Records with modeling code

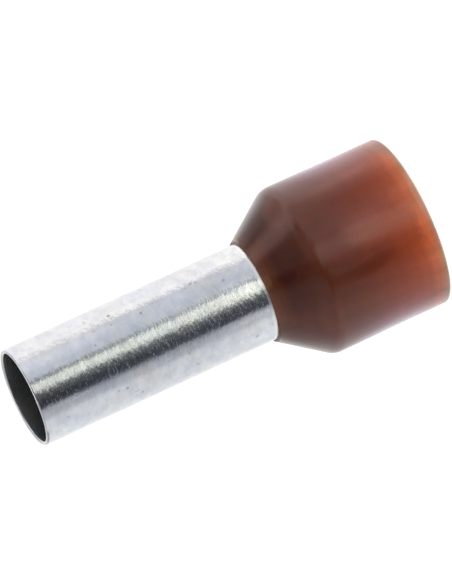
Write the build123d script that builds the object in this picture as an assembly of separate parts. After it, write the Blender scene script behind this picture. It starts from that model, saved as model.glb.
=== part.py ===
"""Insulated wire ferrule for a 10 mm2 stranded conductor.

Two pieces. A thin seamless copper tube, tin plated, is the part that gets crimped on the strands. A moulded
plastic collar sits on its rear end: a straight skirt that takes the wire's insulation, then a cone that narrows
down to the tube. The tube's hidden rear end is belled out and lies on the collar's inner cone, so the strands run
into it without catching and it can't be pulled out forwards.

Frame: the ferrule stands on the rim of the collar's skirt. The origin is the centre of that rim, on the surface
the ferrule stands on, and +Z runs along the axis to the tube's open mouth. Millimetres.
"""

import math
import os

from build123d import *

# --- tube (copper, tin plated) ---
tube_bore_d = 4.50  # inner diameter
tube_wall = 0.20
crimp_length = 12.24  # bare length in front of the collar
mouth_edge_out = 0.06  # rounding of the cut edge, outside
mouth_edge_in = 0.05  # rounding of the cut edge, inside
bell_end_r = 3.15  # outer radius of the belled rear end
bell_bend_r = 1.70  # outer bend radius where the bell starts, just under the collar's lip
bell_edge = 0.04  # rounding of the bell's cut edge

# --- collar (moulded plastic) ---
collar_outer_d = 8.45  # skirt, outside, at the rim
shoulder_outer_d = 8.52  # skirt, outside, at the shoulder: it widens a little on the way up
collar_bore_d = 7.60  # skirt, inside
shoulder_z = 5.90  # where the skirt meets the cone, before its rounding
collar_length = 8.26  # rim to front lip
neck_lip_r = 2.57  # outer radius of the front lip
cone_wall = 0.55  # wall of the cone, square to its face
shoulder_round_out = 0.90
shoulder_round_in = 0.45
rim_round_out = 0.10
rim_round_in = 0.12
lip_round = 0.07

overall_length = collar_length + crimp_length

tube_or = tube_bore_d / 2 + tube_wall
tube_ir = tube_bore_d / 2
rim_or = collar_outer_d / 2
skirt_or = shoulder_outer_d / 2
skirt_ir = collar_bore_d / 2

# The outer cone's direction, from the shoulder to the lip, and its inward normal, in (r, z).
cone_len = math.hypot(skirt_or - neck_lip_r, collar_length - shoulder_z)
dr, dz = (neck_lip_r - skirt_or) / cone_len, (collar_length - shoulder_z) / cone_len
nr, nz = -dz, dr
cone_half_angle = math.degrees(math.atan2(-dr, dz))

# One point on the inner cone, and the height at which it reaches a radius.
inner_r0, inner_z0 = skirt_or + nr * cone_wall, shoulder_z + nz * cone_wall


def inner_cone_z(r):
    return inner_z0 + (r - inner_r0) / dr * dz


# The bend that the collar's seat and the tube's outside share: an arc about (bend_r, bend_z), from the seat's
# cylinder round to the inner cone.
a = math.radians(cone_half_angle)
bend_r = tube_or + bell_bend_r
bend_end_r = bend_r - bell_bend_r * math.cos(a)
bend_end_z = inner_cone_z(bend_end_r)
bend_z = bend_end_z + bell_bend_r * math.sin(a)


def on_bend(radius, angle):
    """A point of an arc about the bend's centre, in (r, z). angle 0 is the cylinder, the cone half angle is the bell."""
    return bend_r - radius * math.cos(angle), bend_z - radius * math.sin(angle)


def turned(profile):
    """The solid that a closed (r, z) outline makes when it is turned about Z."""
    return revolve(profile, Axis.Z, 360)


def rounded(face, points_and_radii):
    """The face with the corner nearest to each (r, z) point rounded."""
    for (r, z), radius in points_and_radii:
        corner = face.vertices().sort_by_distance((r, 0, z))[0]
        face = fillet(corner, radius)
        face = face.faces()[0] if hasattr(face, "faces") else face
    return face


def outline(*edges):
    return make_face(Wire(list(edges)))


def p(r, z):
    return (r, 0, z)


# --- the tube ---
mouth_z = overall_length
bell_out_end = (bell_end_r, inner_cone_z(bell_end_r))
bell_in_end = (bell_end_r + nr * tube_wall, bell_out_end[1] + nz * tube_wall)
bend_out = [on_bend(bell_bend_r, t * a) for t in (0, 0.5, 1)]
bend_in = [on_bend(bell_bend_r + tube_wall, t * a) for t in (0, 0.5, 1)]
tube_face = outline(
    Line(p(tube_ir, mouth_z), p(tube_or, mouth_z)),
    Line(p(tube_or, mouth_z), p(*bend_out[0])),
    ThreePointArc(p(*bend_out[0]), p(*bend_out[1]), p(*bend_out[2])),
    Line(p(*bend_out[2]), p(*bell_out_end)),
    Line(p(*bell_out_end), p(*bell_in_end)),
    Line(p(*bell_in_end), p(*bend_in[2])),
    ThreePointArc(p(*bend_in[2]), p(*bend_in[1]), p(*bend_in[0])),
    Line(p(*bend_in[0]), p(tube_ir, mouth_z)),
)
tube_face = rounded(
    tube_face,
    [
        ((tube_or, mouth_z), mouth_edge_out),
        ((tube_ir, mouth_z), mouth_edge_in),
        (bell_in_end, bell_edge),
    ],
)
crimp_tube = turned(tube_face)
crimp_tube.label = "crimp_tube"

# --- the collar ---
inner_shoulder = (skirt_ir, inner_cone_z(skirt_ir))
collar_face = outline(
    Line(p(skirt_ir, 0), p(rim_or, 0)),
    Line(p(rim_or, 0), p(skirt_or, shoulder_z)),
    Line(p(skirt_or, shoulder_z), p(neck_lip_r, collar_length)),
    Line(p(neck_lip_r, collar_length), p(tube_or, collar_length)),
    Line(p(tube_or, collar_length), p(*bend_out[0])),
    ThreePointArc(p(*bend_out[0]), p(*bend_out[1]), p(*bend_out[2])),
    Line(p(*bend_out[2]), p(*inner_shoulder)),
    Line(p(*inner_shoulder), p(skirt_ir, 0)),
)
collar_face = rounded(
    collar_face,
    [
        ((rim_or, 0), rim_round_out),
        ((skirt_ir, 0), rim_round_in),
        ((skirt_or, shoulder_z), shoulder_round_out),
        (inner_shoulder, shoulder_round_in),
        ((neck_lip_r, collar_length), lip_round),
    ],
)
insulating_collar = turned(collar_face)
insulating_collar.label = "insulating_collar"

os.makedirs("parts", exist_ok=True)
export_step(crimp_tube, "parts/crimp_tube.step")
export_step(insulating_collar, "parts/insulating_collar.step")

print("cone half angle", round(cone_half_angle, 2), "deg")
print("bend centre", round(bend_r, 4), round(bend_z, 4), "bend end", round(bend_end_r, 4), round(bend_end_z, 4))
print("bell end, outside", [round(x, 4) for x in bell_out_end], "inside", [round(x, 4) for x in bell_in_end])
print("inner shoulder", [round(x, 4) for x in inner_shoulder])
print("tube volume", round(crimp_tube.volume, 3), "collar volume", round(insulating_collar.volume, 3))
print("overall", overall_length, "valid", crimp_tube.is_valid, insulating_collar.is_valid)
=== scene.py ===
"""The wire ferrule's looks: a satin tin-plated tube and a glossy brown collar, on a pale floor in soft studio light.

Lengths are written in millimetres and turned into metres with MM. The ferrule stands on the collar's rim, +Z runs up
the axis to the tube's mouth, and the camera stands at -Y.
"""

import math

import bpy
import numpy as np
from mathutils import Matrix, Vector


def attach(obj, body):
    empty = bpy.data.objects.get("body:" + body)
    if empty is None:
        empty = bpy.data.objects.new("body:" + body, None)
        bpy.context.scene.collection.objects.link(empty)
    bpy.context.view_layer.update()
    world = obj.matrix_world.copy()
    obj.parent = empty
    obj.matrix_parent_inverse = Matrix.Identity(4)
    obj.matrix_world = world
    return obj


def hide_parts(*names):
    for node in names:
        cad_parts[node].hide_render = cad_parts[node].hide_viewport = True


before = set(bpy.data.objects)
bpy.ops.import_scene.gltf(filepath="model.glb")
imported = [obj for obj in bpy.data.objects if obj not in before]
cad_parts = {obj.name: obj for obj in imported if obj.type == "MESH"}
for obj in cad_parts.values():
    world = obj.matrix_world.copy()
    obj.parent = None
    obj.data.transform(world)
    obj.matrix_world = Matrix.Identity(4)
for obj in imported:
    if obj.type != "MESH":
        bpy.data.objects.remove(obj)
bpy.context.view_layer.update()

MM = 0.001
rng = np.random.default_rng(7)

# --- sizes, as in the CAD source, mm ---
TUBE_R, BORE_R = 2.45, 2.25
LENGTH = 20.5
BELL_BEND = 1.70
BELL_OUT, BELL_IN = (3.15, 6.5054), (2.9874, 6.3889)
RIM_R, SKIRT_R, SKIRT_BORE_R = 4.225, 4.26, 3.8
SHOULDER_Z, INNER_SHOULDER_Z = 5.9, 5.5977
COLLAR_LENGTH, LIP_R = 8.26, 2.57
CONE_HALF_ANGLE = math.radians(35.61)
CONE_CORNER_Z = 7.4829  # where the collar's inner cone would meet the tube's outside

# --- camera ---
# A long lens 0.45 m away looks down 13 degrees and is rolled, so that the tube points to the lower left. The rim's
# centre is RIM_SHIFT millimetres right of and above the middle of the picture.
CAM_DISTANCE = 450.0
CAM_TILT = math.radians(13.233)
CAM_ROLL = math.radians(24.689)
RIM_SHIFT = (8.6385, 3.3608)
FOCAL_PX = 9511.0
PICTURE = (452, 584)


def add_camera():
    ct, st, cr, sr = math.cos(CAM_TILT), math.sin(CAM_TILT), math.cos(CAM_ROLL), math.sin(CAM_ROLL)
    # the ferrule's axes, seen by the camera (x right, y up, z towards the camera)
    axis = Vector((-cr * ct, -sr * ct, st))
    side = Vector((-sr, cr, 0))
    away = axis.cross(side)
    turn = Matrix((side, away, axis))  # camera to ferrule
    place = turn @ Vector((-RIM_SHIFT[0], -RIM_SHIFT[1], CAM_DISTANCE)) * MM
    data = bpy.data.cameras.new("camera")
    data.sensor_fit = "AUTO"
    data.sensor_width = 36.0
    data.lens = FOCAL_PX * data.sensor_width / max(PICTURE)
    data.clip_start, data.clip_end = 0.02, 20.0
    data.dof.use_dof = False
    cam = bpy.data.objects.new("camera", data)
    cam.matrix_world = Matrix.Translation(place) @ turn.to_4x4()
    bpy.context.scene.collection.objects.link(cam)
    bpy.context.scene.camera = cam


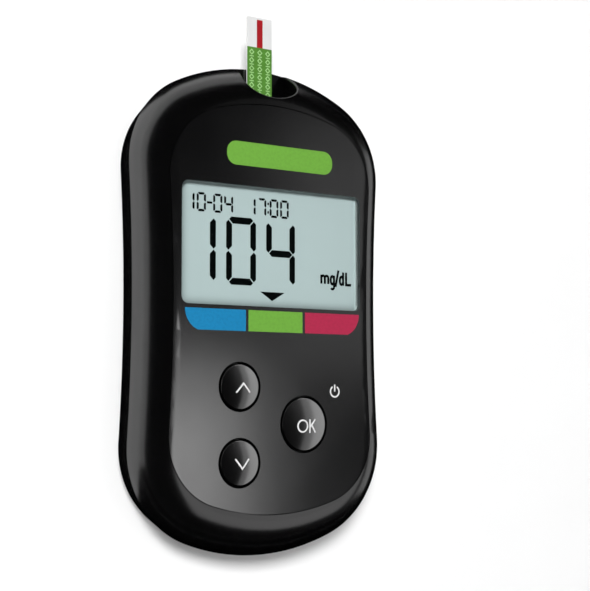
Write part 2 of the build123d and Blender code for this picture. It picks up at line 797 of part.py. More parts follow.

=== Problem to solve ===
From the line that contains "x in inner_shoulder])" through the line that contains "bpy.data.objects.remove(obj)", reproduce every line exactly, both end lines included.

=== Result ===
print("inner shoulder", [round(x, 4) for x in inner_shoulder])
print("tube volume", round(crimp_tube.volume, 3), "collar volume", round(insulating_collar.volume, 3))
print("overall", overall_length, "valid", crimp_tube.is_valid, insulating_collar.is_valid)
=== scene.py ===
"""The wire ferrule's looks: a satin tin-plated tube and a glossy brown collar, on a pale floor in soft studio light.

Lengths are written in millimetres and turned into metres with MM. The ferrule stands on the collar's rim, +Z runs up
the axis to the tube's mouth, and the camera stands at -Y.
"""

import math

import bpy
import numpy as np
from mathutils import Matrix, Vector


def attach(obj, body):
    empty = bpy.data.objects.get("body:" + body)
    if empty is None:
        empty = bpy.data.objects.new("body:" + body, None)
        bpy.context.scene.collection.objects.link(empty)
    bpy.context.view_layer.update()
    world = obj.matrix_world.copy()
    obj.parent = empty
    obj.matrix_parent_inverse = Matrix.Identity(4)
    obj.matrix_world = world
    return obj


def hide_parts(*names):
    for node in names:
        cad_parts[node].hide_render = cad_parts[node].hide_viewport = True


before = set(bpy.data.objects)
bpy.ops.import_scene.gltf(filepath="model.glb")
imported = [obj for obj in bpy.data.objects if obj not in before]
cad_parts = {obj.name: obj for obj in imported if obj.type == "MESH"}
for obj in cad_parts.values():
    world = obj.matrix_world.copy()
    obj.parent = None
    obj.data.transform(world)
    obj.matrix_world = Matrix.Identity(4)
for obj in imported:
    if obj.type != "MESH":
        bpy.data.objects.remove(obj)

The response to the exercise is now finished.